CAD and scene scripts:
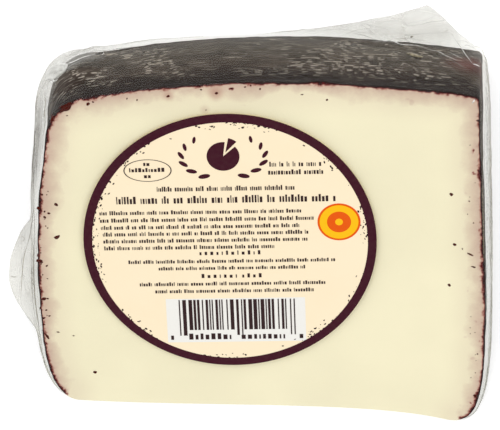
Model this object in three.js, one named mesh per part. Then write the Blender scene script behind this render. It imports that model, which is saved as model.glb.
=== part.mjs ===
// A wedge of goat cheese with a wine-dark rind, wrapped in clear film and lying on one of its cut faces,
// with a round paper label on the other. Millimetres, +Z up, the rim of the wheel towards +Y.
//
// The wheel's axis is the wedge's tip line, along X. A place on the wedge is given by x along the tip, by
// its reach out from the tip, and by the turn about the tip from the cut face that rests on the table.

import * as THREE from "three";
import { mergeVertices } from "three/addons/utils/BufferGeometryUtils.js";

// The wedge
const wheelHeight = 96;
const wheelRadius = 81.5;
const wedgeAngle = THREE.MathUtils.degToRad(31);
const tipSlant = 0.06; // the tip runs this far out of square with the wheel, as a slope
const rightLean = 3.6; // how much longer the lower cut face is than the upper one, on the right of the rim
const cutEdgeRounding = 0.9; // the film presses the edges of the cut faces round
const tipRounding = 0.4; // the same at the thin tip, as a share of its thickness

// The rind's ribs, left by the mould
const ribCount = 36;
const ribHeight = 0.16;
const ribFade = 0.05; // they die out this far from a cut face, as a share of the turn
const rimFacing = [0.75, 0.95]; // from side to rim, as how squarely the outline faces away from the tip
const looseFrom = 0.8; // where the film is this far off the rind, it shows no ribs

// The mesh
const stretchSteps = 8; // points on each stretch of the outline
const turnSteps = 2 * ribCount; // steps from one cut face to the other

// The label
const labelDiameter = 61.5;
const labelThickness = 0.3;
const labelGap = 0.3;
const labelX = -6.9;
const labelReach = 43.5;
const labelSegments = 96;

const side = wheelHeight / 2;

// Loose folds of the film. Each stands out of the outline in the direction that it faces, highest at its
// root. It runs out over its two lengths, the first on the left or towards the tip, each straight at a taper
// of 1, full below 1 and hollow above. Level is where it lies between the two cut faces, from 0 to 1, and
// spread is how far it reaches to both sides of that.
const filmFolds = [
  { name: "left belly", facing: [-1, 0], root: [-side, 22], lengths: [20, 50], tapers: [0.4, 0.8],
    height: 1.2, level: 0.5, spread: 0.5 },
  { name: "left hem", facing: [-1, 0], root: [-side, 66], lengths: [64, 12], tapers: [2, 0.7],
    height: 2.35, level: 0.48, spread: 0.45 },
  { name: "left flap", facing: [-1, 0], root: [-side, 27], lengths: [11.5, 13], tapers: [0.4, 0.5],
    height: 5.3, level: 0.42, spread: 0.2 },
  { name: "corner crumple", facing: [-0.6, 0.8], root: [-39.8, 72.3], lengths: [11, 10], tapers: [0.8, 0.8],
    height: 2.6, level: 0.32, spread: 0.34 },
  { name: "rim belly", facing: [0, 1], root: [-31, wheelRadius], lengths: [6, 28], tapers: [0.5, 1.2],
    height: 0.8, level: 0.12, spread: 0.2 },
  { name: "rim tent", facing: [0, 1], root: [33.2, wheelRadius], lengths: [58, 9.6], tapers: [3.5, 1.3],
    height: 8.1, level: 0.12, spread: 0.14 },
  { name: "tent's foot", facing: [0, 1], root: [43.6, wheelRadius], lengths: [4, 3.2], tapers: [0.8, 0.5],
    height: 0.8, level: 0.12, spread: 0.14 },
  { name: "right belly", facing: [1, 0], root: [side, 42], lengths: [42, 42], tapers: [0.2, 0.3],
    height: 1, level: 0.5, spread: 0.5 },
  { name: "right hem", facing: [1, 0], root: [side, 72], lengths: [40, 12], tapers: [1, 0.6],
    height: 0.8, level: 0.5, spread: 0.45 },
];
const foldFacing = [0.3, 0.8]; // a fold starts and is full where the outline faces its way this squarely
const foldFall = 1.5; // how steeply a fold falls off towards both cut faces, as a power

// The outline of the cut face, in x and reach: the tip, the right side, the rim and the left side, with a
// corner after each. The film has squeezed the thin corners at the tip round.
function cutFaceOutline() {
  const rim = wheelRadius;
  const outline = new THREE.Shape();
  outline.moveTo(8.3 - side, 0.6);
  outline.bezierCurveTo(-12, 0.7, 22, 4.6, side - 8.6, 1.3);
  outline.bezierCurveTo(side - 2.6, -0.1, side - 0.6, 5.2, side - 0.3, 14.3);
  outline.bezierCurveTo(side + 0.3, 32, side - 2.2, 47, side - 3.4, rim - 1.9);
  outline.quadraticCurveTo(side - 3.4, rim + 0.1, side - 4.9, rim + 0.2);
  outline.bezierCurveTo(19, rim + 2.5, -10.1, rim + 1.4, 13.7 - side, rim - 5);
  outline.bezierCurveTo(7.3 - side, rim - 6.2, 3.3 - side, rim - 9.6, 2.7 - side, rim - 17.5);
  outline.quadraticCurveTo(-1.6 - side, 36.9, 1.1 - side, 11.6);
  outline.bezierCurveTo(1.9 - side, 7.6, 3.4 - side, 0.6, 8.3 - side, 0.6);
  const points = outline.getPoints(stretchSteps);
  points.pop(); // the last point repeats the first
  return points;
}

// The direction out of the outline at each of its points.
function outwardDirections(points) {
  return points.map((_, i) => {
    const before = points[(i + points.length - 1) % points.length];
    const after = points[(i + 1) % points.length];
    const along = after.clone().sub(before).normalize();
    return new THREE.Vector2(along.y, -along.x);
  });
}

// How far in the outline is rounded, at a distance from the nearer cut face.
function roundingAt(reach, turn) {
  const thickness = reach * wedgeAngle;
  const radius = Math.min(cutEdgeRounding, tipRounding * thickness);
  const fromCut = Math.min(turn, 1 - turn) * thickness;
  if (fromCut >= radius) return 0;
  const rest = 1 - fromCut / radius;
  return radius * (1 - Math.sqrt(1 - rest * rest));
}

// The height of the rind's ribs, which run along the tip line on the rim alone.
function ribAt(outward, turn) {
  const onRim = THREE.MathUtils.smoothstep(outward.y, ...rimFacing);
  const inFromCut = THREE.MathUtils.smoothstep(Math.min(turn, 1 - turn), 0, ribFade);
  return ribHeight * onRim * inFromCut * Math.cos(2 * Math.PI * ribCount * turn);
}

// How far a fold of the film stands out at a point of the outline.
function foldAt(fold, point, outward, turn) {
  const facing = new THREE.Vector2(...fold.facing);
  const onSide = THREE.MathUtils.smoothstep(outward.dot(facing), ...foldFacing);
  const fromRoot = point.clone().sub(new THREE.Vector2(...fold.root));
  const along = fromRoot.x * Math.abs(facing.y) + fromRoot.y * Math.abs(facing.x);
  const end = along < 0 ? 0 : 1;
  const run = 1 - Math.abs(along) / fold.lengths[end];
  const across = (turn - fold.level) / fold.spread;
  if (run <= 0 || Math.abs(across) >= 1) return 0;
  return fold.height * onSide * run ** fold.tapers[end] * (1 - across * across) ** foldFall;
}

// Where the film lies at a point of the outline: pressed on the cheese, or out along its loose folds.
function filmAt(point, outward, turn) {
  const place = point.clone().addScaledVector(outward, -roundingAt(point.y, turn));
  const lean = rightLean * (1 - turn) * (point.y / wheelRadius);
  place.x += lean * THREE.MathUtils.smoothstep(point.x, 0, side);
  let lift = 0;
  for (const fold of filmFolds) {
    const height = foldAt(fold, point, outward, turn);
    place.addScaledVector(new THREE.Vector2(...fold.facing), height);
    lift += height;
  }
  const pressedOn = 1 - THREE.MathUtils.smoothstep(lift, 0, looseFrom);
  return place.addScaledVector(outward, pressedOn * ribAt(outward, turn));
}

// The wedge in its film: a closed cylinder, whose turn about its axis becomes the way round the outline and
// whose height becomes the turn from one cut face to the other.
function wrappedWedge() {
  const outline = cutFaceOutline();
  const outwards = outwardDirections(outline);
  const middle = new THREE.Vector2(0, wheelRadius / 2);
  const geometry = new THREE.CylinderGeometry(1, 1, 1, outline.length, turnSteps);
  geometry.deleteAttribute("normal");
  geometry.deleteAttribute("uv");
  const position = geometry.getAttribute("position");
  for (let i = 0; i < position.count; i++) {
    const vertex = new THREE.Vector3().fromBufferAttribute(position, i);
    const turn = vertex.y + 0.5;
    const place = middle.clone();
    const onWall = Math.hypot(vertex.x, vertex.z) > 0.5; // and not in the middle of a cut face
    if (onWall) {
      const way = Math.round((Math.atan2(vertex.x, vertex.z) / (2 * Math.PI)) * outline.length);
      const step = (way + outline.length) % outline.length;
      place.copy(filmAt(outline[step], outwards[step], turn));
    }
    const angle = turn * wedgeAngle;
    position.setXYZ(i, place.x, place.y * Math.cos(angle) - tipSlant * place.x, place.y * Math.sin(angle));
  }
  const material = new THREE.MeshStandardMaterial({ color: 0xe9dfc0, roughness: 0.35, metalness: 0 });
  const mesh = new THREE.Mesh(mergeVertices(geometry, 1e-3), material);
  mesh.name = "wrapped_wedge";
  return mesh;
}

// The round label, a little above the upper cut face and square to it.
function label() {
  const geometry = new THREE.CylinderGeometry(labelDiameter / 2, labelDiameter / 2, labelThickness,
    labelSegments);
  geometry.rotateX(Math.PI / 2);
  geometry.translate(0, 0, labelGap + labelThickness / 2);
  const material = new THREE.MeshStandardMaterial({ color: 0xfbe9cc, roughness: 0.6, metalness: 0 });
  const mesh = new THREE.Mesh(geometry, material);
  mesh.name = "label";
  const alongTip = new THREE.Vector3(1, -tipSlant, 0).normalize();
  const upSlope = new THREE.Vector3(0, Math.cos(wedgeAngle), Math.sin(wedgeAngle));
  const normal = alongTip.clone().cross(upSlope).normalize();
  const squareToTip = normal.clone().cross(alongTip);
  mesh.setRotationFromMatrix(new THREE.Matrix4().makeBasis(alongTip, squareToTip, normal));
  mesh.position.set(labelX, labelReach * Math.cos(wedgeAngle) - tipSlant * labelX,
    labelReach * Math.sin(wedgeAngle));
  return mesh;
}

// The origin goes to the middle of the underside.
const pack = new THREE.Group();
pack.add(wrappedWedge(), label());
pack.updateMatrixWorld(true);
const box = new THREE.Box3().setFromObject(pack, true);
const centre = box.getCenter(new THREE.Vector3());
pack.position.set(-centre.x, -centre.y, -box.min.z);

export default pack;
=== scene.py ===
# A wedge of goat cheese with a wine-dark ribbed rind, wrapped in clear film and lying on one cut face, with a
# round paper label on the other. Sizes are in millimetres, and mm makes them metres.

import math
import random

import bmesh
import bpy
from mathutils import Matrix, Vector, bvhtree, kdtree, noise


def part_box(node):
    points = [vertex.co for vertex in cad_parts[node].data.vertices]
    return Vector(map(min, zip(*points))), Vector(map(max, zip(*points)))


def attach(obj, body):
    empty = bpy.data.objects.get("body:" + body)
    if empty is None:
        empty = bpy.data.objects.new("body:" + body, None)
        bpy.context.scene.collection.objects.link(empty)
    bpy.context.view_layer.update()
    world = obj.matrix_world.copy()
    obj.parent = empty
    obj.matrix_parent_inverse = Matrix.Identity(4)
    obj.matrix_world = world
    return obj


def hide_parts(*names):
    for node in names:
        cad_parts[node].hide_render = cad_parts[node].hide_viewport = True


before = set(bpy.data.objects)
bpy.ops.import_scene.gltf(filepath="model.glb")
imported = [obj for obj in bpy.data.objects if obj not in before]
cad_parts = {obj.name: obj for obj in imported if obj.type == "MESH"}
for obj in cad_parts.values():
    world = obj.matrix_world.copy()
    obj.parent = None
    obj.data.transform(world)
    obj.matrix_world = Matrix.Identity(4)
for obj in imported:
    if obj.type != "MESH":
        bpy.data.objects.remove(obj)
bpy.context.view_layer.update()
mm = 0.001
print("frame loaded")


# The camera looks straight down, with the rim at the top of the picture.

viewpoint = {
    "x": -0.33,
    "y": 0.24,
    "height": 678.8,
    "lens": 225.0,
    "sensor": 36.0,
    "picture": (500, 430),     # its size in pixels, from its upper left corner
}


def seenAt(tree, across, down):
    # Where a pixel of the picture falls on a piece, and the direction out of the piece there
    eye = Vector((viewpoint["x"], viewpoint["y"], viewpoint["height"])) * mm
    width, height = viewpoint["picture"]
    slope = viewpoint["sensor"] / viewpoint["lens"] / width
    way = Vector(((across - width / 2) * slope, (height / 2 - down) * slope, -1)).normalized()
    place, normal, _, _ = tree.ray_cast(eye, way)
    return place, normal


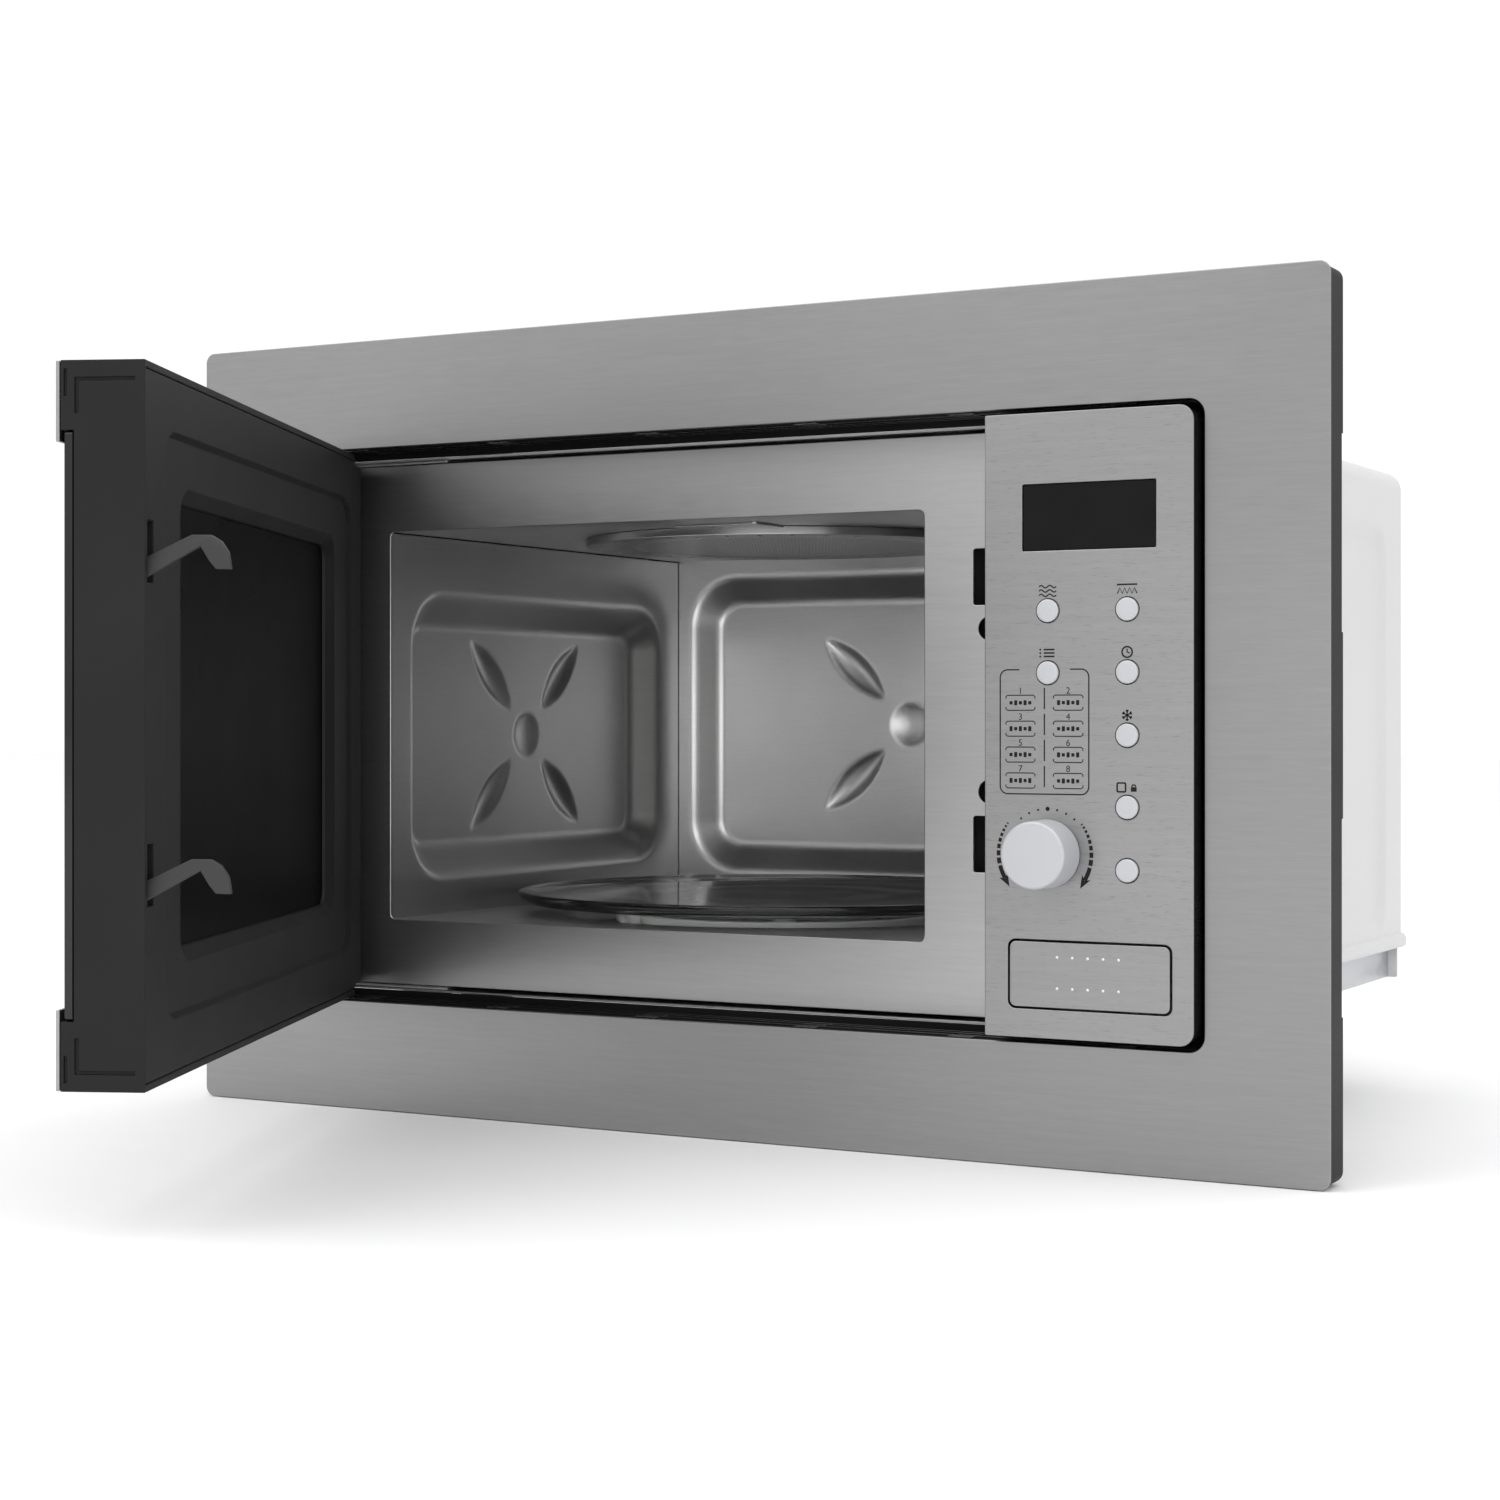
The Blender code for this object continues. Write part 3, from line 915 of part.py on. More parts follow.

> [PROBLEM REQUIREMENTS]: Nothing but the lines from the line that contains "of the underside." through the line that contains "obj.data.transform(world)" should be given again, each exactly as it stands, both ends included.

> [ANSWER TO THIS TASK]:
// The origin goes to the middle of the underside.
const pack = new THREE.Group();
pack.add(wrappedWedge(), label());
pack.updateMatrixWorld(true);
const box = new THREE.Box3().setFromObject(pack, true);
const centre = box.getCenter(new THREE.Vector3());
pack.position.set(-centre.x, -centre.y, -box.min.z);

export default pack;
=== scene.py ===
# A wedge of goat cheese with a wine-dark ribbed rind, wrapped in clear film and lying on one cut face, with a
# round paper label on the other. Sizes are in millimetres, and mm makes them metres.

import math
import random

import bmesh
import bpy
from mathutils import Matrix, Vector, bvhtree, kdtree, noise


def part_box(node):
    points = [vertex.co for vertex in cad_parts[node].data.vertices]
    return Vector(map(min, zip(*points))), Vector(map(max, zip(*points)))


def attach(obj, body):
    empty = bpy.data.objects.get("body:" + body)
    if empty is None:
        empty = bpy.data.objects.new("body:" + body, None)
        bpy.context.scene.collection.objects.link(empty)
    bpy.context.view_layer.update()
    world = obj.matrix_world.copy()
    obj.parent = empty
    obj.matrix_parent_inverse = Matrix.Identity(4)
    obj.matrix_world = world
    return obj


def hide_parts(*names):
    for node in names:
        cad_parts[node].hide_render = cad_parts[node].hide_viewport = True


before = set(bpy.data.objects)
bpy.ops.import_scene.gltf(filepath="model.glb")
imported = [obj for obj in bpy.data.objects if obj not in before]
cad_parts = {obj.name: obj for obj in imported if obj.type == "MESH"}
for obj in cad_parts.values():
    world = obj.matrix_world.copy()
    obj.parent = None
    obj.data.transform(world)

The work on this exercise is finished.